WHAT THE EXERCISE ASKS: Quote the lines that run from the line containing "solid.label = name" down to the line containing "obj.data.transform(world)". Include both of those lines, reproduce each exactly, and omit everything else.

INFORMATION SUPPLIED:
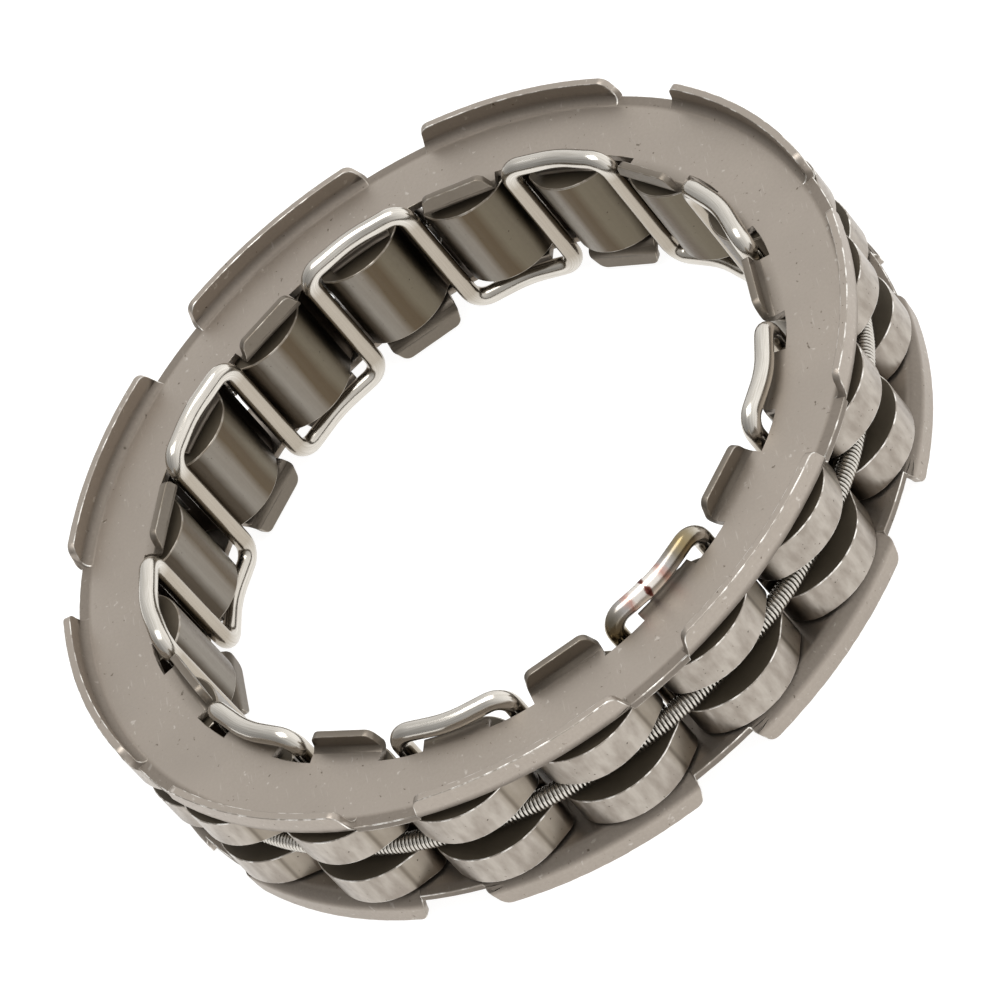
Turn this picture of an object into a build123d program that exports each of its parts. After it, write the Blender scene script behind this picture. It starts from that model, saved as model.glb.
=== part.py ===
from build123d import *
import math
import os

# Sprag cage of a one-way clutch, lying on its rear ring with its axis along +Z.
# It fills the gap between a shaft and a bored housing, which aren't part of it.
# Angles run counter-clockwise seen from the front (+Z). A wire leg stands at angle 0.

# The races that the cage runs between
inner_race_radius = 24.86
outer_race_radius = 33.19

# Numbers of pieces and repeats
lip_count = 9
sprag_count = 2 * lip_count

# Sprags
sprag_length = 7.9
free_drop = 0.32            # an unmounted sprag sits this much inside the inner race surface
free_excess = 0.13          # its height when fully tilted, over the gap between the races
outer_cam_radius = 5.3
inner_cam_radius = 4.3
cam_offset = 0.45           # each cam centre lies this far to its own side of the sprag's middle
outer_head_left = 4.3       # half widths of the heads
outer_head_right = 4.9
inner_head_left = 3.3
inner_head_right = 3.7
facet_start = 3.0           # the cam gives way here to a flat that runs down to the right shoulder
facet_drop_part = 0.222     # the flat's height, as a part of the gap between the races
left_swell_part = 0.162     # the left flank swells out between the heads by this, likewise
right_hollow_part = 0.036   # the right flank is hollow by this, likewise
left_shoulder_part = 0.084  # rounding of the outer head's two ends, likewise
right_shoulder_part = 0.15
foot_radius = 0.28

# Garter spring, in the middle grooves of the sprags
spring_coil_diameter = 1.57
spring_race_clearance = 1.695
groove_side_clearance = 0.3
groove_floor_clearance = 0.5
floor_crest_offset = 1.0    # the crest lies to the right, so the spring's pull tilts the sprag
floor_slope_drop = 1.15
floor_crest_radius = 1.5

# Retaining wire
wire_diameter = 1.25
wire_race_clearance = 0.245
loop_corner_rise = 1.2      # heights of the wire's middle line over the ring's face
loop_middle_rise = 1.15
loop_bow = 0.25             # the middle of a loop lies this much further out than the legs
loop_corner_radius = 1.3
loop_middle_radius = 2.5
weld_bead_height = 0.08
weld_offset = 0.9           # from the loop's middle, along the wire
weld_loop = 5               # counted from the loop beside angle 0

# Side rings: one pressing, used twice
sheet = 0.6
side_clearance = 0.25
ring_race_clearance = 0.69  # from the plain edge between the lips to the outer race
land_overlap = 0.45         # the ring reaches in this far under the loops that hold it
lip_race_clearance = 0.39
lip_rise = 1.85             # over the ring's face
lip_gap_angle = 9.2
lip_end_slant = 18          # degrees that a lip's end leans in over the lip
lip_bend_radius = 0.7       # inside of the bend
lip_heel_radius = 1.1       # outside of the bend
lip_corner_radius = 0.85
tab_race_clearance = 0.14
tab_rise = 1.45
tab_root_width = 6.0
tab_side_slant = 18
tab_bend_radius = 0.4
tab_heel_radius = 1.1
tab_corner_radius = 0.75
notch_depth = 1.02
notch_side_clearance = 1.3

# Places worked out from the sizes above
module_angle = 360 / lip_count
sprag_pitch = 360 / sprag_count
race_gap = outer_race_radius - inner_race_radius
inner_tip_radius = inner_race_radius - free_drop
outer_tip_radius = inner_tip_radius + race_gap + free_excess
pivot_radius = (inner_tip_radius + outer_tip_radius) / 2
spring_ring_radius = outer_race_radius - spring_race_clearance - spring_coil_diameter / 2
wire_radius = wire_diameter / 2
leg_radius = inner_race_radius + wire_race_clearance + wire_radius
ring_inner_radius = leg_radius + wire_radius - land_overlap
notch_radius = ring_inner_radius + notch_depth
notch_half_angle = sprag_pitch / 2 + math.degrees((wire_radius + notch_side_clearance) / leg_radius)
ring_outer_radius = outer_race_radius - ring_race_clearance
lip_outer_radius = outer_race_radius - lip_race_clearance
tab_inner_face = inner_race_radius + tab_race_clearance
sheet_back = sprag_length / 2 + side_clearance
ring_face = sheet_back + sheet
lip_top = ring_face + lip_rise
mid_height = lip_top        # the rear lips' free edges rest on the ground
loop_corner_height = ring_face + loop_corner_rise
loop_middle_height = ring_face + loop_middle_rise
loop_middle_reach = leg_radius + loop_bow


def turned(shape, angle):
    """The shape turned about the clutch's axis."""
    return Rot(0, 0, angle) * shape


def flange_profile(flat_start, convex_face, rise, bend_radius, heel_radius):
    """Section of a sheet that runs flat, then bends up by a right angle to its free edge."""
    outline = make_face(
        Polyline(
            (flat_start, sheet_back),
            (convex_face, sheet_back),
            (convex_face, ring_face + rise),
            (convex_face - sheet, ring_face + rise),
            (convex_face - sheet, ring_face),
            (flat_start, ring_face),
            close=True,
        )
    )
    outer_corner = outline.vertices().sort_by_distance((convex_face, sheet_back))[0]
    outline = fillet(outer_corner, heel_radius)
    inner_corner = outline.vertices().sort_by_distance((convex_face - sheet, ring_face))[0]
    return fillet(inner_corner, bend_radius)


def lean_side(flange, root, outward, slant):
    """Cuts off one end of a flange with a plane through its root that leans in towards the free edge."""
    tilt = math.radians(slant)
    normal = (outward[0] * math.cos(tilt), outward[1] * math.cos(tilt), math.sin(tilt))
    return split(flange, Plane((root[0], root[1], ring_face), z_dir=normal), keep=Keep.BOTTOM)


def round_free_corners(flange, radius):
    """Rounds the two corners at the ends of a flange's free edge."""
    free_edge = flange.faces().sort_by(Axis.Z)[-1]
    return fillet(free_edge.edges().sort_by(SortBy.LENGTH)[:2], radius)


def outer_lip():
    """One lip on the ring's outer edge, centred on angle 0."""
    flat_start = lip_outer_radius - 2 * (sheet + lip_bend_radius)
    profile = flange_profile(flat_start, lip_outer_radius, lip_rise, lip_bend_radius, lip_heel_radius)
    span = module_angle - lip_gap_angle
    lip = revolve(turned(Plane.XZ * profile, -span / 2), Axis.Z, span)
    for side in (-1, 1):
        angle = math.radians(span / 2)
        root = (lip_outer_radius * math.cos(angle), side * lip_outer_radius * math.sin(angle))
        outward = (-math.sin(angle), side * math.cos(angle))
        lip = lean_side(lip, root, outward, lip_end_slant)
    return round_free_corners(lip, lip_corner_radius)


def inner_tab():
    """One flat tab on the ring's inner edge, bent up along a straight line, at angle 0."""
    flat_start = -notch_radius - sheet
    profile = flange_profile(flat_start, -tab_inner_face, tab_rise, tab_bend_radius, tab_heel_radius)
    tab = extrude(Plane.XZ * profile, tab_root_width / 2, both=True)
    for side in (-1, 1):
        tab = lean_side(tab, (-tab_inner_face, side * tab_root_width / 2), (0, side), tab_side_slant)
    return turned(round_free_corners(tab, tab_corner_radius), 180)


def sector(inner_radius, outer_radius, angle):
    """A flat piece of sheet between two radii, centred on angle 0."""
    plate = Plane.XZ * Pos((inner_radius + outer_radius) / 2, (sheet_back + ring_face) / 2) * Rectangle(
        outer_radius - inner_radius, sheet
    )
    return revolve(turned(plate, -angle / 2), Axis.Z, angle)


def pressed_ring():
    """The front ring, about the clutch's middle plane. Its tabs stand half a module pitch from the loops."""
    tab_angle = module_angle - sprag_pitch / 2
    lip_flat_radius = lip_outer_radius - sheet - lip_bend_radius
    ring = sector(ring_inner_radius, lip_flat_radius, 360)
    repeats = range(lip_count)
    notches = [turned(sector(inner_race_radius, notch_radius, 2 * notch_half_angle), tab_angle + module_angle * i)
               for i in repeats]
    ring = ring - notches
    edges = [turned(sector(lip_flat_radius - sheet, ring_outer_radius, lip_gap_angle), module_angle * i)
             for i in repeats]
    lip = outer_lip()
    tab = inner_tab()
    lips = [turned(lip, module_angle * (i + 0.5)) for i in repeats]
    tabs = [turned(tab, tab_angle + module_angle * i) for i in repeats]
    return ring + edges + lips + tabs


def polar_point(radius, angle, height):
    """A point from its distance to the axis, its angle and its height over the middle plane."""
    return (radius * math.cos(math.radians(angle)), radius * math.sin(math.radians(angle)), height)


def wire_repeat():
    """One front loop, one leg, one rear loop and two half legs."""
    points = [
        polar_point(leg_radius, 0, 0),
        polar_point(leg_radius, 0, loop_corner_height),
        polar_point(loop_middle_reach, sprag_pitch / 2, loop_middle_height),
        polar_point(leg_radius, sprag_pitch, loop_corner_height),
        polar_point(leg_radius, sprag_pitch, -loop_corner_height),
        polar_point(loop_middle_reach, 3 * sprag_pitch / 2, -loop_middle_height),
        polar_point(leg_radius, 2 * sprag_pitch, -loop_corner_height),
        polar_point(leg_radius, 2 * sprag_pitch, 0),
    ]
    loop_radii = [loop_corner_radius, loop_middle_radius, loop_corner_radius]
    middle_line = FilletPolyline(*points, radius=loop_radii + loop_radii)
    return sweep(Pos(leg_radius, 0, 0) * Circle(wire_radius), path=middle_line)


def weld_bead():
    """The butt weld's bead, a little way down from a front loop's middle."""
    middle = Vector(*polar_point(loop_middle_reach, sprag_pitch / 2, loop_middle_height))
    corner = Vector(*polar_point(leg_radius, 0, loop_corner_height))
    place = middle + (corner - middle).normalized() * weld_offset
    return Pos(place) * Sphere(wire_radius + weld_bead_height)


def retaining_wire():
    """The whole meander, closed by a butt weld on one front loop."""
    wire = wire_repeat()
    repeats = [turned(wire, module_angle * i) for i in range(1, lip_count)]
    return wire + repeats + turned(weld_bead(), module_angle * weld_loop)


def garter_spring():
    """The closed coil's envelope."""
    return Torus(spring_ring_radius, spring_coil_diameter / 2)


def cam_height(center_x, center_y, radius, x):
    """Height of the upper side of a cam circle at x; a negative radius gives the lower side."""
    return center_y + math.copysign(math.sqrt(radius**2 - (x - center_x) ** 2), radius)


def sprag_outline():
    """Section of a sprag: x along the ring, y outwards, from the point that it tilts about."""
    outer_tip = outer_tip_radius - pivot_radius
    inner_tip = inner_tip_radius - pivot_radius
    outer_center = (-cam_offset, outer_tip - outer_cam_radius)
    inner_center = (cam_offset, inner_tip + inner_cam_radius)
    left_top = (-outer_head_left, cam_height(*outer_center, outer_cam_radius, -outer_head_left))
    facet_top = (facet_start, cam_height(*outer_center, outer_cam_radius, facet_start))
    right_top = (outer_head_right, facet_top[1] - facet_drop_part * race_gap)
    left_foot = (-inner_head_left, cam_height(*inner_center, -inner_cam_radius, -inner_head_left))
    right_foot = (inner_head_right, cam_height(*inner_center, -inner_cam_radius, inner_head_right))
    left_belly = (
        -(outer_head_left + inner_head_left) / 2 - left_swell_part * race_gap,
        (left_top[1] + left_foot[1]) / 2,
    )
    right_waist = (
        (outer_head_right + inner_head_right) / 2 - right_hollow_part * race_gap,
        (right_top[1] + right_foot[1]) / 2,
    )
    section = make_face(
        [
            ThreePointArc(left_top, (-cam_offset, outer_tip), facet_top),
            Line(facet_top, right_top),
            ThreePointArc(right_top, right_waist, right_foot),
            ThreePointArc(right_foot, (cam_offset, inner_tip), left_foot),
            ThreePointArc(left_foot, left_belly, left_top),
        ]
    )
    for corner, part in ((left_top, left_shoulder_part), (right_top, right_shoulder_part)):
        section = fillet(section.vertices().sort_by_distance(corner)[0], part * race_gap)
    feet = [section.vertices().sort_by_distance(p)[0] for p in (left_foot, right_foot)]
    return fillet(feet, foot_radius)


def groove_outline():
    """What the spring's groove takes out of a sprag. Its floor has a crest that the spring bears on."""
    crest = spring_ring_radius - spring_coil_diameter / 2 - groove_floor_clearance - pivot_radius
    side = 2 * outer_head_right
    top = outer_cam_radius
    region = make_face(
        Polyline(
            (floor_crest_offset, crest),
            (floor_crest_offset + side, crest - floor_slope_drop * side / outer_head_right),
            (floor_crest_offset + side, top),
            (floor_crest_offset - side, top),
            (floor_crest_offset - side, crest - floor_slope_drop * side / outer_head_right),
            close=True,
        )
    )
    crest_corner = region.vertices().sort_by_distance((floor_crest_offset, crest))[0]
    return fillet(crest_corner, floor_crest_radius)


def sprag():
    """One sprag at angle 0, about the clutch's middle plane."""
    half_groove = spring_coil_diameter / 2 + groove_side_clearance
    body = extrude(sprag_outline(), sprag_length / 2, both=True)
    groove = extrude(groove_outline(), half_groove, both=True)
    return Pos(pivot_radius, 0, 0) * Rot(0, 0, -90) * mirror(body - groove, Plane.YZ)


def write(shape, name):
    """Sets a piece at its height over the ground and writes it to its own file."""
    placed = Pos(0, 0, mid_height) * shape
    solid = placed.solids()[0]
    solid.label = name
    export_step(solid, os.path.join("parts", name + ".step"))


def main():
    os.makedirs("parts", exist_ok=True)
    front_ring = pressed_ring()
    write(front_ring, "front_side_ring")
    write(mirror(mirror(front_ring, Plane.XY), Plane.XZ), "rear_side_ring")
    write(retaining_wire(), "retaining_wire")
    write(garter_spring(), "garter_spring")
    one_sprag = sprag()
    for i in range(sprag_count):
        write(turned(one_sprag, sprag_pitch * (i + 0.5)), f"sprag_{i + 1:02d}")


main()
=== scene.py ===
import math

import bmesh
import bpy
import numpy as np
from mathutils import Matrix, Vector


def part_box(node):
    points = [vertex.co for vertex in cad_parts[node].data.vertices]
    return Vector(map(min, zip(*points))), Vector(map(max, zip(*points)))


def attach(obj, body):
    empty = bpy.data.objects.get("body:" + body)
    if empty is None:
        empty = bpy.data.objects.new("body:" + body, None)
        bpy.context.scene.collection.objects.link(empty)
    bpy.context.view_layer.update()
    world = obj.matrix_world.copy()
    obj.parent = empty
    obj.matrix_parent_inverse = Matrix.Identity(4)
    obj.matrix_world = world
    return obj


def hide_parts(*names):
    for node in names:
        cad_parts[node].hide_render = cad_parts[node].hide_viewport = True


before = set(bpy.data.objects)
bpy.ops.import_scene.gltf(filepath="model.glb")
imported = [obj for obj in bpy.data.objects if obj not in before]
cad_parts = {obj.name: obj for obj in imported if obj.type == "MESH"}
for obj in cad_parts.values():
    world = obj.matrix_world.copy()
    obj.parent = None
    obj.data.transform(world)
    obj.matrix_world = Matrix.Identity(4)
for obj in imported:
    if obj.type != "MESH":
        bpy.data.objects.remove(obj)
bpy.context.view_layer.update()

# Everything is in metres. Sizes are given in millimetres and turned to metres by MM.
MM = 0.001

# The clutch's own sizes
LIP_COUNT = 9
SPRAG_COUNT = 18
MID_HEIGHT = 6.65 * MM
PIVOT_RADIUS = 28.77 * MM
SPRAG_LENGTH = 7.9 * MM

# Retaining wire. Radii are to its middle line, and heights are over the clutch's middle plane.
WIRE_DIAMETER = 1.45 * MM
LEG_RADIUS = 25.73 * MM
LOOP_REACH = 26.05 * MM
CORNER_HEIGHT = 5.9 * MM
MIDDLE_HEIGHT = 5.85 * MM
REAR_HEIGHT = 5.62 * MM     # the rear loops lie closer on their ring than the front ones
CORNER_BEND = 1.3 * MM
MIDDLE_BEND = 9 * MM
WELD_BEAD = 0.04 * MM
WELD_OFFSET = 0.9 * MM
WELD_LENGTH = 0.7 * MM
WELD_LOOP = 5
BEND_POINTS = 9
WIRE_STEP = 0.22 * MM
WIRE_SIDES = 20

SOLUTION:
    solid.label = name
    export_step(solid, os.path.join("parts", name + ".step"))


def main():
    os.makedirs("parts", exist_ok=True)
    front_ring = pressed_ring()
    write(front_ring, "front_side_ring")
    write(mirror(mirror(front_ring, Plane.XY), Plane.XZ), "rear_side_ring")
    write(retaining_wire(), "retaining_wire")
    write(garter_spring(), "garter_spring")
    one_sprag = sprag()
    for i in range(sprag_count):
        write(turned(one_sprag, sprag_pitch * (i + 0.5)), f"sprag_{i + 1:02d}")


main()
=== scene.py ===
import math

import bmesh
import bpy
import numpy as np
from mathutils import Matrix, Vector


def part_box(node):
    points = [vertex.co for vertex in cad_parts[node].data.vertices]
    return Vector(map(min, zip(*points))), Vector(map(max, zip(*points)))


def attach(obj, body):
    empty = bpy.data.objects.get("body:" + body)
    if empty is None:
        empty = bpy.data.objects.new("body:" + body, None)
        bpy.context.scene.collection.objects.link(empty)
    bpy.context.view_layer.update()
    world = obj.matrix_world.copy()
    obj.parent = empty
    obj.matrix_parent_inverse = Matrix.Identity(4)
    obj.matrix_world = world
    return obj


def hide_parts(*names):
    for node in names:
        cad_parts[node].hide_render = cad_parts[node].hide_viewport = True


before = set(bpy.data.objects)
bpy.ops.import_scene.gltf(filepath="model.glb")
imported = [obj for obj in bpy.data.objects if obj not in before]
cad_parts = {obj.name: obj for obj in imported if obj.type == "MESH"}
for obj in cad_parts.values():
    world = obj.matrix_world.copy()
    obj.parent = None
    obj.data.transform(world)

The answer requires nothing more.